Nos amis du Foyer Marie Jean ont mis la conversion écologique au cœur de leur engagement. Basée en Ardèche, près de Saint Julien Vocance, cette petite communauté de vie consacrée réunit des frères et des sœurs qui vivent ensemble leur foi sous la conduite d’une mère spirituelle. Nous publions des extraits du texte partagé lors de la dernière session d’écologie intégrale du Foyer (troisième partie). A suivre !

Deuxième leçon de notre expérience : vive la souplesse !

Consentir à des remises en question de nos choix et de nos priorités, en ayant la souplesse d’opérer des réajustements, s’avère nécessaire. En voici quelques exemples :

  • Jusqu’en 2007, nous avions sans état d’âme une alimentation très carnée (protéines animales midi et soir le plus souvent) ; prenant conscience que la production de la viande est responsable de 10 % des émissions de gaz à effet de serre et que l’élevage intensif ne respecte pas le bien-être des animaux, nous avons dans un premier temps remplacé la viande par du poisson. Mais devant la tragédie de la surpêche et la disparition possible des poissons, nous avons choisi, en 2011, de supprimer complètement la consommation de poisson. Nous avons alors décidé, dans un désir de plus grande sobriété, de ne manger de la viande qu’une à deux fois par semaine, et d’introduire de manière régulière des protéines d’origine végétale dans nos menus. La viande est maintenant achetée à des producteurs locaux, qui ne pratiquent pas l’élevage industriel…
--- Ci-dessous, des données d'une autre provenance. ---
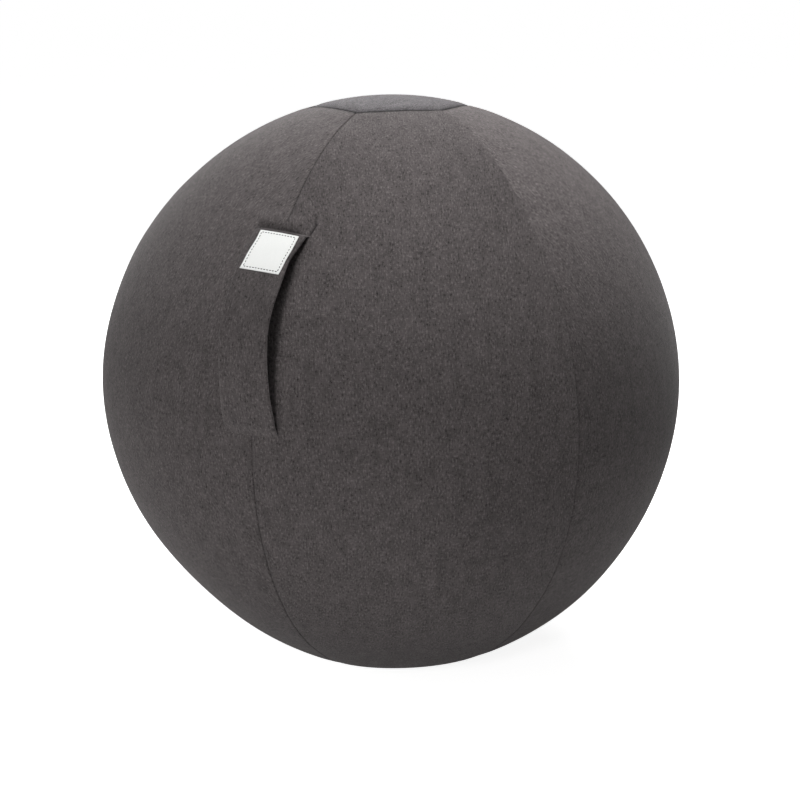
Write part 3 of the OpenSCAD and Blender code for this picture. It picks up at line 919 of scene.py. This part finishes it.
def bladder():
    """The inflated ball inside the cover, open at its valve, with a tiny hole opposite."""
    axis = np.array([0, math.sin(VALVE_AT), math.cos(VALVE_AT)])
    side = np.array([1.0, 0, 0])
    up = np.cross(axis, side)
    near = np.append(VALVE_HOLE_R, np.array([11, 13, 16, 20, 24, 28, 33, 38, 44]) * MM)
    near = np.arcsin(near / BLADDER_R)
    psi = np.concatenate([near, np.linspace(near[-1], math.pi - BLADDER_END, BLADDER_ROWS)[1:]])[:, None]
    turn = np.linspace(0, 2 * math.pi, BLADDER_COLUMNS, endpoint=False)[None, :]
    out = (np.cos(psi)[..., None] * axis + (np.sin(psi) * np.cos(turn))[..., None] * side
           + (np.sin(psi) * np.sin(turn))[..., None] * up)
    away = BALL_R * psi
    r = BLADDER_R - BLADDER_DEEPER * ramp(away, *BLADDER_LEVEL)
    r = r + bell(away - BALL_R * math.pi / 2, MOULD_SEAM_W, MOULD_SEAM_H) + uneven(out)
    outer = CENTRE + out * r[..., None]
    inner = CENTRE + out * (r - BLADDER_T)[..., None]
    for points, low in ((outer, BLADDER_FLOOR), (inner, BLADDER_FLOOR + BLADDER_T)):
        points[..., 2] = np.maximum(points[..., 2], low)
    piece = shell("air_bladder", outer, inner, cloth_map(away, BALL_R * turn), True)
    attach(piece, "root")
    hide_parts("bladder")
    return piece


# Materials.
class Nodes:
    """Makes and links the nodes of a material or a world."""

    def __init__(self, owner):
        self.owner = owner
        owner.use_nodes = True
        self.tree = owner.node_tree
        self.tree.nodes.clear()

    def add(self, kind, inputs=None, **values):
        node = self.tree.nodes.new(kind)
        for key, value in values.items():
            setattr(node, key, value)
        for key, value in (inputs or {}).items():
            if isinstance(value, bpy.types.NodeSocket):
                self.tree.links.new(value, node.inputs[key])
            else:
                node.inputs[key].default_value = value
        return node

    def math(self, operation, a, b=0.0, c=0.0):
        return self.add("ShaderNodeMath", {0: a, 1: b, 2: c}, operation=operation).outputs[0]

    def grain(self, u, v, across, along, detail=1.0, rough=0.5):
        """Noise from 0 to 1 over the cloth map, in grains of about the given size. All are in millimetres."""
        u, v = self.math("DIVIDE", u, across), self.math("DIVIDE", v, along)
        place = self.add("ShaderNodeCombineXYZ", {0: u, 1: v}).outputs[0]
        values = {"Vector": place, "Scale": 1.0, "Detail": detail, "Roughness": rough}
        return self.add("ShaderNodeTexNoise", values, noise_dimensions="2D").outputs[0]

    def uv(self, layer):
        place = self.add("ShaderNodeUVMap", uv_map=layer).outputs[0]
        return self.add("ShaderNodeSeparateXYZ", {0: place}).outputs

    def step(self, value, low, high):
        return self.add("ShaderNodeMapRange", {0: value, 1: low, 2: high, 3: 0.0, 4: 1.0},
                        interpolation_type="SMOOTHSTEP").outputs[0]

    def tinted(self, colour, value):
        return self.add("ShaderNodeVectorMath", {0: colour, 3: value}, operation="SCALE").outputs[0]

    def bumped(self, height, strength, distance):
        values = {"Height": height, "Strength": strength, "Distance": distance}
        return self.add("ShaderNodeBump", values).outputs[0]

    def seen(self):
        """1 for rays that show a background: from the camera, mirrored, or let through."""
        path = self.add("ShaderNodeLightPath").outputs
        straight = self.math("MAXIMUM", path["Is Camera Ray"], path["Is Glossy Ray"])
        return self.math("MAXIMUM", straight, path["Is Transmission Ray"])

    def principled(self, values):
        shader = self.add("ShaderNodeBsdfPrincipled", values)
        self.add("ShaderNodeOutputMaterial", {"Surface": shader.outputs[0]})
        return self.owner


def srgb(*values):
    """The linear colour of an sRGB one whose values, of 255, are all over 10."""
    return [((v / 255 + 0.055) / 1.055) ** 2.4 for v in values]


# The cloth's grains, in millimetres across and along it, and how far two of them are moved in the noise.
WARP, WEFT, SPECK, CLOUD = (1.35, 7.0), (4.0, 1.25), (1.7, 3.2), (16.0, 24.0)
WEFT_APART, SPECK_APART = 311.0, 97.0
LIGHT_SPECKS, DARK_SPECKS, RIDGE_PAINTED_LIGHT = 0.60, -0.45, 0.10


def weave(name, colour, thread=0.85, contrast=0.9, flecks=1.0, mottle=0.8, sheen=0.12,
          bump=0.16, rough=0.9):
    """A plain weave of mixed light and dark yarns."""
    n = Nodes(bpy.data.materials.new(name))
    u, v, _ = n.uv("cloth")
    warp = n.grain(u, v, *WARP)
    weft = n.grain(n.math("ADD", u, WEFT_APART), v, *WEFT)
    waves = [n.math("SINE", n.math("MULTIPLY", place, math.pi / thread)) for place in (u, v)]
    over = n.math("MULTIPLY", *waves)
    ridge = n.math("ABSOLUTE", over)
    yarn = n.add("ShaderNodeMix", {0: n.step(over, -0.35, 0.35), 2: weft, 3: warp}, data_type="FLOAT")
    yarn = n.math("SUBTRACT", yarn.outputs[0], 0.5)
    speck = n.grain(u, n.math("ADD", v, SPECK_APART), *SPECK)
    cloud = n.math("SUBTRACT", n.grain(u, v, *CLOUD, 2.0, 1.0), 0.5)
    value = n.math("MULTIPLY_ADD", yarn, contrast, 1.0)
    value = n.math("MULTIPLY_ADD", n.step(speck, 0.60, 0.74), LIGHT_SPECKS * flecks, value)
    value = n.math("MULTIPLY_ADD", n.step(speck, 0.40, 0.26), DARK_SPECKS * flecks, value)
    value = n.math("MULTIPLY_ADD", cloud, mottle, value)
    # Yarn tops painted lighter and the gaps between yarns darker: a painted highlight and painted shade on
    # the weave.
    value = n.math("MULTIPLY_ADD", ridge, RIDGE_PAINTED_LIGHT, n.math("SUBTRACT", value, RIDGE_PAINTED_LIGHT / 2))
    # The shade layer holds painted shade and, below 0, painted light: it darkens or lightens the colour.
    value = n.math("MULTIPLY", value, n.math("SUBTRACT", 1.0, n.uv("shade")[0]))
    height = n.math("MULTIPLY_ADD", ridge, 0.6, n.math("MULTIPLY", yarn, 1.2))
    normal = n.bumped(height, 0.8, bump * MM)
    return n.principled({"Base Color": n.tinted(colour, value), "Roughness": rough, "Normal": normal,
                         "Sheen Weight": sheen, "Sheen Roughness": 0.45,
                         "Sheen Tint": (0.9, 0.88, 0.88, 1), "Specular IOR Level": 0.1})


def speckled(name, colour, rough=0.5, metallic=0.0, scale=900.0, amount=0.15, bump=0.02,
             coat=0.0, rough_by=0.12):
    """Moulded plastic or metal with fine grain, slight unevenness and faint wear."""
    n = Nodes(bpy.data.materials.new(name))
    place = n.add("ShaderNodeTexCoord").outputs["Object"]
    fine = n.add("ShaderNodeTexNoise", {"Vector": place, "Scale": scale, "Detail": 3.0}).outputs[0]
    broad = n.add("ShaderNodeTexNoise", {"Vector": place, "Scale": scale / 14, "Detail": 4.0}).outputs[0]
    off = n.math("SUBTRACT", broad, 0.5)
    value = n.math("MULTIPLY_ADD", off, amount, 1.0)
    value = n.math("MULTIPLY_ADD", n.math("SUBTRACT", fine, 0.5), amount * 0.6, value)
    rough = n.math("MULTIPLY_ADD", off, rough_by, rough)
    normal = n.bumped(fine, 0.5, bump * MM)
    return n.principled({"Base Color": n.tinted(colour, value), "Metallic": metallic, "Roughness": rough,
                         "Normal": normal, "Coat Weight": coat, "Specular IOR Level": 0.5})


MATERIALS = {
    "cover": weave("mixed_yarn_cloth", srgb(88, 83, 83)),
    # The top panel's cloth is painted lighter than the gores', a painted highlight for the light on the
    # ball's top.
    "top": weave("top_panel_painted_light_cloth", srgb(98, 95, 97)),
    "strap": weave("strap_cloth", srgb(89, 84, 84)),
    "label": weave("label_weave", srgb(237, 238, 236), thread=0.35, contrast=0.05, flecks=0, mottle=0.02,
                   sheen=0.15, bump=0.05, rough=0.7),
    "webbing": weave("webbing", srgb(38, 37, 38), thread=1.4, contrast=0.4, flecks=0.3, bump=0.3),
    "tape": weave("zip_tape_weave", srgb(42, 40, 41), thread=0.5, contrast=0.25, flecks=0.1, bump=0.1),
    "thread": speckled("sewing_thread", srgb(36, 36, 40), rough=0.75, scale=4000, amount=0.3),
    "seam_thread": speckled("cover_thread", srgb(70, 66, 66), rough=0.8, scale=4000, amount=0.3),
    "teeth": speckled("moulded_teeth", srgb(46, 45, 46), rough=0.42, scale=1500),
    "metal": speckled("painted_metal", srgb(84, 82, 83), rough=0.36, metallic=0.85, scale=1200, amount=0.2),
    "bladder": speckled("soft_plastic", srgb(122, 124, 132), rough=0.45, scale=700, coat=0.1),
    "valve": speckled("white_plastic", srgb(228, 228, 225), rough=0.4, amount=0.05),
}


def dress(piece, key):
    piece.data.materials.clear()
    piece.data.materials.append(MATERIALS[key])


def dress_node(node, key):
    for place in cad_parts[node].material_slots:
        place.material = MATERIALS[key]


# The camera, solved from the photo's outline, seams and panel corners.
CAMERA_AZIMUTH = math.radians(25.3)
CAMERA_RISE = math.radians(14.6)
CAMERA_ROLL = math.radians(-0.65)
CAMERA_AWAY = 5.75 * BALL_R
CAMERA_LENS = 72.8
CAMERA_SHIFT = (0.0092, -0.0250)

# The lamps: name, place, width in metres and power in watts. All of them face the ball's middle.
LAMP_AIM = (0, 0, 0.33)
LAMPS = (("top_soft", (0.27, 0.13, 2.32), 0.8, 39.5), ("front_soft", (0.30, -2.10, 0.95), 0.32, 10.3),
         ("front_left_soft", (-0.58, -2.04, 0.85), 1.0, 3.9), ("left_wide", (-2.1, -0.3, 0.9), 2.2, 4.6),
         ("back_left_soft", (-1.0, 1.5, 1.4), 1.0, 15), ("back_top_soft", (0.1, 1.5, 1.9), 0.8, 4.5))
WORLD_LIGHT = 0.012
FLOOR_HALF = 30
FLOOR_LIGHT = (0.8, 0.8, 0.8, 1)
FLOOR_GLOW, FLOOR_GLOW_MORE, FLOOR_GLOW_REACH = 0.890, 0.10, 0.9


def camera():
    data = bpy.data.cameras.new("camera")
    data.lens = CAMERA_LENS
    data.sensor_width = 36
    data.shift_x, data.shift_y = CAMERA_SHIFT
    data.clip_end = 100
    cam = linked("camera", data)
    out = Vector(direction(math.pi / 2 - CAMERA_RISE, CAMERA_AZIMUTH - math.pi / 2))
    turn = (-out).to_track_quat("-Z", "Y").to_matrix().to_4x4()
    roll_by = Matrix.Rotation(CAMERA_ROLL, 4, "Z")
    cam.matrix_world = Matrix.Translation(Vector(CENTRE) + out * CAMERA_AWAY) @ turn @ roll_by
    bpy.context.scene.camera = cam


def lamp(name, place, size, power):
    data = bpy.data.lights.new(name, "AREA")
    data.shape = "DISK"
    data.size = size
    data.energy = power
    light = linked(name, data)
    light.location = place
    light.rotation_euler = (Vector(LAMP_AIM) - Vector(place)).to_track_quat("-Z", "Y").to_euler()


def backdrop():
    """A world that looks white but lights the ball faintly."""
    world = bpy.data.worlds.new("studio")
    bpy.context.scene.world = world
    n = Nodes(world)
    dim, white = (n.add("ShaderNodeBackground", {0: (1, 1, 1, 1), 1: light}) for light in (WORLD_LIGHT, 1))
    mix = n.add("ShaderNodeMixShader", {0: n.seen(), 1: dim.outputs[0], 2: white.outputs[0]})
    n.add("ShaderNodeOutputWorld", {0: mix.outputs[0]})


def floor():
    """A floor that looks white, a little less near the ball, and keeps the ball's shadow."""
    corners = [[-1, -1, 0], [1, -1, 0], [1, 1, 0], [-1, 1, 0]]
    piece = new_object("floor", FLOOR_HALF * np.array(corners, float), [[0, 1, 2, 3]])
    n = Nodes(bpy.data.materials.new("floor"))
    place = n.add("ShaderNodeTexCoord").outputs["Object"]
    away = n.add("ShaderNodeVectorMath", {0: place}, operation="LENGTH").outputs["Value"]
    white = n.math("MULTIPLY_ADD", n.step(away, 0.0, FLOOR_GLOW_REACH), FLOOR_GLOW_MORE, FLOOR_GLOW)
    glow = n.add("ShaderNodeEmission", {"Strength": n.math("MULTIPLY", n.seen(), white)}).outputs[0]
    plain = n.add("ShaderNodeBsdfDiffuse", {"Color": FLOOR_LIGHT}).outputs[0]
    both = n.add("ShaderNodeAddShader", {0: plain, 1: glow})
    n.add("ShaderNodeOutputMaterial", {0: both.outputs[0]})
    piece.data.materials.append(n.owner)


# The zip's rigid pieces: node, body, name, bevel and its segments, slot and material.
ZIP_PIECES = (("zip_slider", "slider", "slider_body", 0.25 * MM, 3, "zip_metal", "metal"),
              ("zip_pull", "pull", "pull_tab", 0.3 * MM, 3, "zip_metal", "metal"),
              ("zip_teeth_left", "root", "teeth_left", 0.12 * MM, 1, "zip_teeth", "teeth"),
              ("zip_teeth_right", "root", "teeth_right", 0.12 * MM, 1, "zip_teeth", "teeth"),
              ("zip_top_stops", "root", "top_stops", 0.2 * MM, 3, "zip_metal", "metal"),
              ("zip_bottom_stop", "root", "bottom_stop", 0.2 * MM, 3, "zip_metal", "metal"))

camera()
for number in range(1, 7):
    dress(gore(number), "cover")
dress(end_panel("cover_top_panel", 1, "top_panel"), "top")
dress(end_panel("cover_bottom_panel", -1, "bottom_panel"), "cover")
for upper in (True, False):
    dress(sleeve(upper), "strap")
    dress(core(upper), "webbing")
    dress(hem(upper), "strap")
dress(label(), "label")
dress(label_stitches(), "thread")
dress(zip_tape(-1, "left"), "tape")
dress(zip_tape(1, "right"), "tape")
dress(zip_stitching(), "seam_thread")
for *solid, key in ZIP_PIECES:
    dress(bevelled(*solid), key)
dress(bladder(), "bladder")
dress_node("valve_seat", "valve")
dress_node("valve_plug", "valve")
for lamp_sizes in LAMPS:
    lamp(*lamp_sizes)
backdrop()
floor()
bpy.context.scene.view_settings.view_transform = "Standard"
Tous les frères et sœurs ne purent suivre intégralement notre nouveau régime alimentaire. Ce fut encore occasion de dialogue et de discernement. L’écologie devant considérer le bien de l’ensemble et de chacun, les exceptions subsistent. Par exemple à ceux qui ne peuvent digérer les œufs, une part de poisson apporte de temps en temps les protéines nécessaires.

  • Abordons aussi la difficile question du chauffage: comme vous l’avez sans doute compris, notre prise de conscience et notre « tournant » écologique ont eu lieu alors que nous avions pratiquement achevé la reconstruction et l’aménagement de nos maisons. Nous avons à l’époque installé un chauffage central au fioul, et l’isolation thermique n’a pas été réalisée partout avec la même rigueur – souvent, il est vrai, pour de légitimes raisons esthétiques…

Nous avons cependant à cœur de poursuivre notre « transition énergétique » : d’une part, en améliorant l’isolation thermique des pièces que nous réaménageons ; d’autre part, en espérant trouver un mode de chauffage qui fasse moins appel aux énergies fossiles, comme la géothermie. Une telle transformation serait évidemment un gros chantier, demandant un investissement financier conséquent. Nous avons réalisé un important travail d’étude, et envisagions de pouvoir passer à la réalisation… mais l’Esprit Saint nous en a empêchés !!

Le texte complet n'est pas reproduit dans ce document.